Au cours du prologue, une jeune fille a les yeux détruits par les révélations du « Livre d'Eibon ». Dans cette thématique du regard, de l'image porteuse de connaissances occultes et dangereuses, le terrible tableau réalisé par Schweick, le peintre-sorcier, tient un rôle important. Quiconque le contemple ou le manipule déclenche des événements horribles, rapprochant le monde des vivants de celui des morts. Même une aveugle qui en caresse la surface a les mains déchiquetées par sa force magique.

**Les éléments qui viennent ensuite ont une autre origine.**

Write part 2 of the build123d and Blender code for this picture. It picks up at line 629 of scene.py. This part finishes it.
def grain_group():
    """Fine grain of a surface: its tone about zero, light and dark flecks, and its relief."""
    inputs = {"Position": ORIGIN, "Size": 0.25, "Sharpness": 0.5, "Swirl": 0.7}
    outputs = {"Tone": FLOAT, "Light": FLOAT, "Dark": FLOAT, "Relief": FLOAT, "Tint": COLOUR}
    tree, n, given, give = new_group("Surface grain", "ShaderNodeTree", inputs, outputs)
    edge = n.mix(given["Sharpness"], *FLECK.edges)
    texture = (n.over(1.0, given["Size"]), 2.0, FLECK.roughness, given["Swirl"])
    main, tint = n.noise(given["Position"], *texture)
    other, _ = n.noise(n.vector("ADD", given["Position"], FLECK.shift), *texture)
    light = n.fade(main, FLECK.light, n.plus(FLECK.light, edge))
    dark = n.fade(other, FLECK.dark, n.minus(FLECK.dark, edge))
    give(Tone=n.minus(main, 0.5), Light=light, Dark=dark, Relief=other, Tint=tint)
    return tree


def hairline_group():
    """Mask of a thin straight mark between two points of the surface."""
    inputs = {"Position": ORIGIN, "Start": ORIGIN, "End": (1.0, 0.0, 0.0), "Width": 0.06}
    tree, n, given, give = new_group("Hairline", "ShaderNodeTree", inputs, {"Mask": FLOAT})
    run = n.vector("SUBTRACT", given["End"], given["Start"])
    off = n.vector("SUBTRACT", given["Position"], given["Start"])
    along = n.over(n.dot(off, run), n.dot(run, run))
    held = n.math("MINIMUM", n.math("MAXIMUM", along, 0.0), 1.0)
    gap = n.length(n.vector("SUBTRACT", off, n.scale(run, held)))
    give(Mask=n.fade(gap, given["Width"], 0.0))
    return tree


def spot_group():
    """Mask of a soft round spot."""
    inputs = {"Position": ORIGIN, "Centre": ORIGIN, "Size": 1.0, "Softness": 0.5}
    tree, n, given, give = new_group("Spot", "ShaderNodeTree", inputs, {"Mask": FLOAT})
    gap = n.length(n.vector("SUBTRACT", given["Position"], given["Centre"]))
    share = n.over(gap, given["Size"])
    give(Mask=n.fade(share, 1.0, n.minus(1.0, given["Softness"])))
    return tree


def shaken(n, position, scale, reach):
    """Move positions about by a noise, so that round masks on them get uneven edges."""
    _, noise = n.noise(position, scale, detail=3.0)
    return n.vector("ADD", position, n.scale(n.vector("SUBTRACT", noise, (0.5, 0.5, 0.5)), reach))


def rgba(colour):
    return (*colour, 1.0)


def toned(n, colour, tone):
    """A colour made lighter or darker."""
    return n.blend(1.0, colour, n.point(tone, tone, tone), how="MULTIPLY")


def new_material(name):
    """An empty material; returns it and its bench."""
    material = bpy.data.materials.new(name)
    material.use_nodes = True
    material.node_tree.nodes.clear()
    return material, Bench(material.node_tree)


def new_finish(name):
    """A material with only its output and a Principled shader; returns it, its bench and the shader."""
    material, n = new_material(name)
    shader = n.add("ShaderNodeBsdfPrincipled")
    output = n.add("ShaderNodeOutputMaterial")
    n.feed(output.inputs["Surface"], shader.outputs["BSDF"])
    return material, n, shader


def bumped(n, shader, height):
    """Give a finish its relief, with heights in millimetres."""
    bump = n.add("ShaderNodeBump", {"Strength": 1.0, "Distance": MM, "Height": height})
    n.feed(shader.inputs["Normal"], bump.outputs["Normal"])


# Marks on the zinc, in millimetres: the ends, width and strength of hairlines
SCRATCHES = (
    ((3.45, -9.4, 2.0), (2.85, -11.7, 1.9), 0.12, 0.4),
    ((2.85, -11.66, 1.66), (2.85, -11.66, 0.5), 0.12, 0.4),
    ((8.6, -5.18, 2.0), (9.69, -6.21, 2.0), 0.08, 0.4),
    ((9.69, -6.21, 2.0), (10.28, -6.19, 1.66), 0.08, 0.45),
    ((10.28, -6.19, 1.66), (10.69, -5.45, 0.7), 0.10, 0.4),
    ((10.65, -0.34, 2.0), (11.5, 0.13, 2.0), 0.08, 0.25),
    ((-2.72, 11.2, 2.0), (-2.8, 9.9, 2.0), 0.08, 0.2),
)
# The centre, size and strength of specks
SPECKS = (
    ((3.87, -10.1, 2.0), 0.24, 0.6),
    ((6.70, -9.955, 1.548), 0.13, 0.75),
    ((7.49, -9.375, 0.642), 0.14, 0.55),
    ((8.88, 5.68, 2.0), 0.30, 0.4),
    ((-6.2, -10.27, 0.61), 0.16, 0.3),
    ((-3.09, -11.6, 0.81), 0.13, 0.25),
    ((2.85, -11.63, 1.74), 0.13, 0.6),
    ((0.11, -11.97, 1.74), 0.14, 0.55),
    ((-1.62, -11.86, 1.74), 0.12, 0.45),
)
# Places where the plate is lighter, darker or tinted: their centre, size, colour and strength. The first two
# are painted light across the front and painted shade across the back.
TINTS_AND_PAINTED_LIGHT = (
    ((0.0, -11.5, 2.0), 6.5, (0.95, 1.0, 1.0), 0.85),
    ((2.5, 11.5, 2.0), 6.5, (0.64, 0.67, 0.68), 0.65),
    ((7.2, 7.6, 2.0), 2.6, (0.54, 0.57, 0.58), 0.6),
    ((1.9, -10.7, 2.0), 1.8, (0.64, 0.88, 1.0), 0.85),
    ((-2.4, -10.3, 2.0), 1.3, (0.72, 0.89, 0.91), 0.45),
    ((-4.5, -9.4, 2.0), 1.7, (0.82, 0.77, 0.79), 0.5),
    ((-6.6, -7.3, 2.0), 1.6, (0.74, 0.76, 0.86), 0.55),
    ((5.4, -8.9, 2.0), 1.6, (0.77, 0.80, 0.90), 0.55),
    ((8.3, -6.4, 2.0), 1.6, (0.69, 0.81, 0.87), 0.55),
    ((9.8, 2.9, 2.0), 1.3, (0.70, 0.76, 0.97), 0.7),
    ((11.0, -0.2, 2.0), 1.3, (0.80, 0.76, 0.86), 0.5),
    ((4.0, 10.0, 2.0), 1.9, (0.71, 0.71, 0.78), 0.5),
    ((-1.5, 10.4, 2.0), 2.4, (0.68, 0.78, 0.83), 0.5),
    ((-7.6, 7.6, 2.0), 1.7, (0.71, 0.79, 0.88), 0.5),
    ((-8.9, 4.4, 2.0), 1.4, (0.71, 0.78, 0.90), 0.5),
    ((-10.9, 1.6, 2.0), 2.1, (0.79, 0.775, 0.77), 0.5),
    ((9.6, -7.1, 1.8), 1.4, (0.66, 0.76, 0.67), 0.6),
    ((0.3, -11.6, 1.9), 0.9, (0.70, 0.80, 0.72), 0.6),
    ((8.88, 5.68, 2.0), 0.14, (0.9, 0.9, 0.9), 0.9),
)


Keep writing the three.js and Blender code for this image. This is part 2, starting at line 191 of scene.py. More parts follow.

Comme ce peintre, Fulci a le sens de l'image macabre, de la mise en scène poétique et morbide à la fois. Sa fascination pour les cimetières terrifiants, lieux de dénouement idéaux des films de zombies, est connue. Nous nous souvenons des sépultures de conquistadors en pleine jungle dans L'ENFER DES ZOMBIES, ou de la crypte gothique de FRAYEURS. Ici, dans une morgue sinistre (évoquant irrésistiblement LE MASSACRE DES MORTS-VIVANTS, classique antérieur du cinéma européen zombiesque), les corps sont exposés de manière théâtrale, en demi-cercle, comme pour un rituel funèbre.
Enfin, l'Au-delà lui-même est dépeint comme un désert grisâtre, jonché de cadavres nus, balayé par le même vent pestiféré qui soulevait la poussière dans les villages antillais de L'ENFER DES ZOMBIES ou dans les rues désertes de Dunwich dans FRAYEURS. Cette effroyable vision de l'Enfer n'est pas sans rappeler les images des camps de concentration de la seconde guerre mondiale. Fulci, de son côté, dit avoir été inspiré pour cette image par les ruines de Pompéi et ses cadavres moulés dans les cendres brûlantes.
Souvent considéré comme le chef-d'œuvre de Fulci, L'AU-DELÀ est son grand poème morbide et dément. Plutôt que raconter une histoire, il emporte le spectateur dans une atmosphère lyrique, gothique et envoûtante. En ce sens, il propose un cinéma non narratif, une expérience plus sensorielle qu'intellectuelle.
Le réalisateur va alors continuer à battre le fer tant qu'il est chaud puisque après LE CHAT NOIR et L'AU-DELÀ, il sort son troisième film gothique de 1981 : LA MAISON PRÈS DU CIMETIÈRE.